With respect to the third obligation in the earnout agreement, the purchaser argued the seller could not plead damages resulting from the purchaser’s decision to build an alternative bridge between the parties’ systems. Relying primarily on Delaware’s minimal pleading standard for damages—which does not require pleading “damages with precision or specificity”—the court concluded it was reasonable to infer from the agreement that a specific solution was necessary to provide services to customers and calculate the earnout amount, and failing to build that solution could constitute damages.[14]

Takeaways

These decisions reflect how Delaware courts understand the incentives underlying, and details of, earnout provisions and hold parties to their bargain. Concessions today might get the deal done, but purchasers must be aware that they may be agreeing to significant restrictions on how they run the business post-closing, and as Merrit Quarum demonstrates, concomitant litigation risk if the earnout is not met. That holds true for sellers, who have the opposite incentives, and could give away their ability to hold the purchasers accountable post-closing. Said differently, through the lens of analyzing future litigation (especially at the pleading stage), purchasers face more risk (and sellers have stronger leverage) from having to comply with specific earnout provisions that impose post-closing obligations on the purchaser. In analyzing earnout provisions that do not require specific obligations and grant the purchaser significant discretion to operate the business, implied covenant claims are an uphill climb because Delaware courts refuse to use the covenant to give parties “contractual protections that they failed to secure for themselves at the bargaining table.”[15]

The 2019 ABA Private Target Mergers and Acquisitions Deal Points Study indicates that, at least in the available data, purchasers are “winning” these negotiations when they occur. Of the subset of deals containing earnouts, only about 30 percent include a covenant to run the business consistent with past practice or to maximize the earnout.


[1] Aveta Inc. v. Bengoa, 986 A.2d 1166, 1173 (Del.
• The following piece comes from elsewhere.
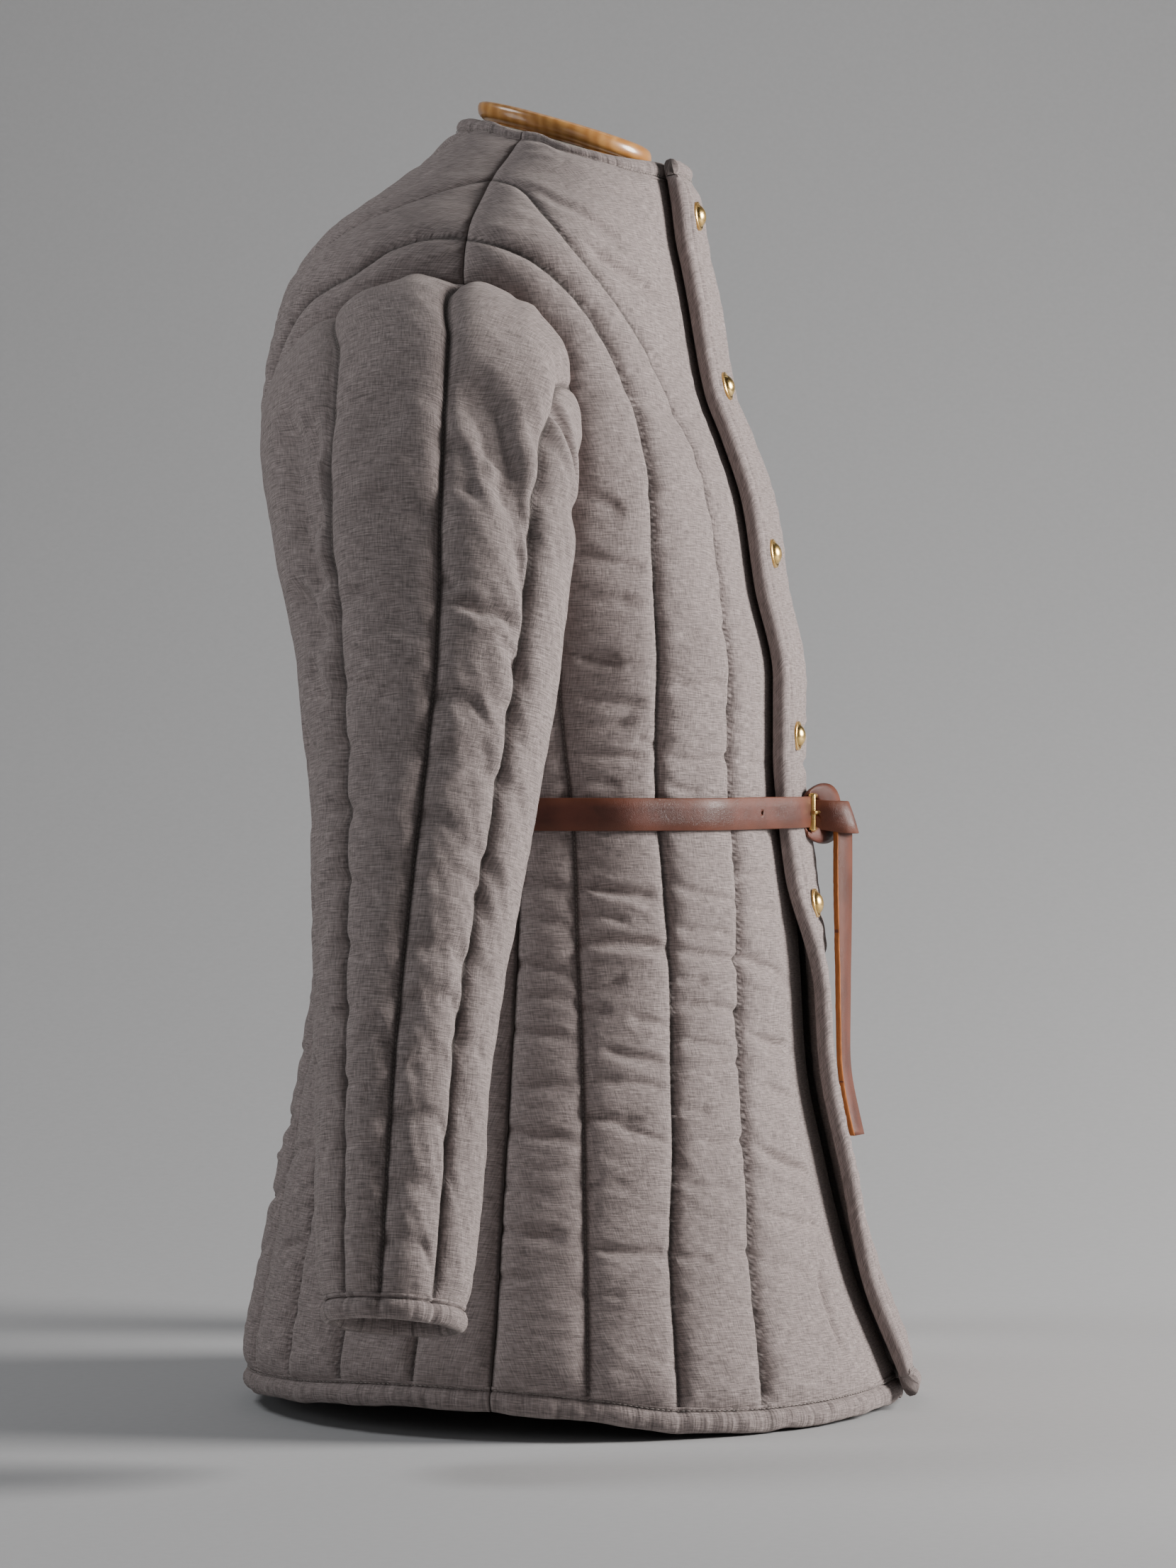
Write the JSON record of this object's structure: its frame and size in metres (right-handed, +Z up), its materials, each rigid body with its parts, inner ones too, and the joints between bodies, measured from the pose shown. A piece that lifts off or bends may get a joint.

Ch. 2009 (“Earn outs frequently give rise to disputes, and prudent parties contract for mechanisms to resolve those disputes efficiently and effectively.”).

[2] 2019 WL 4454412 (Del. Super. Ct. Sept. 17, 2019).

[3] Id. at *1.

[4] Id. at *2.

[5] Id. at *2.

[6] Id. at *3 (quoting Aspen Advisors LLC v. United Artists Theatre Co., 843 A.2d 697, 707 (Del. Ch. 2004)).

[7] 2020 WL 351291 (Del. Super. Ct. Jan. 21, 2020).

[8] Id. at *2.

[9] Id.

[10] Id.

[11] Id. at *5.

[12] Id.

[13] Id.

[14] Id. at *7.

[15] Aspen Advisors LLC v. United Artists Theatre Co., 843 A.2d 697, 707 (Del. Ch. 2004), aff’d, 861 A.2d 1251 (Del. 2004).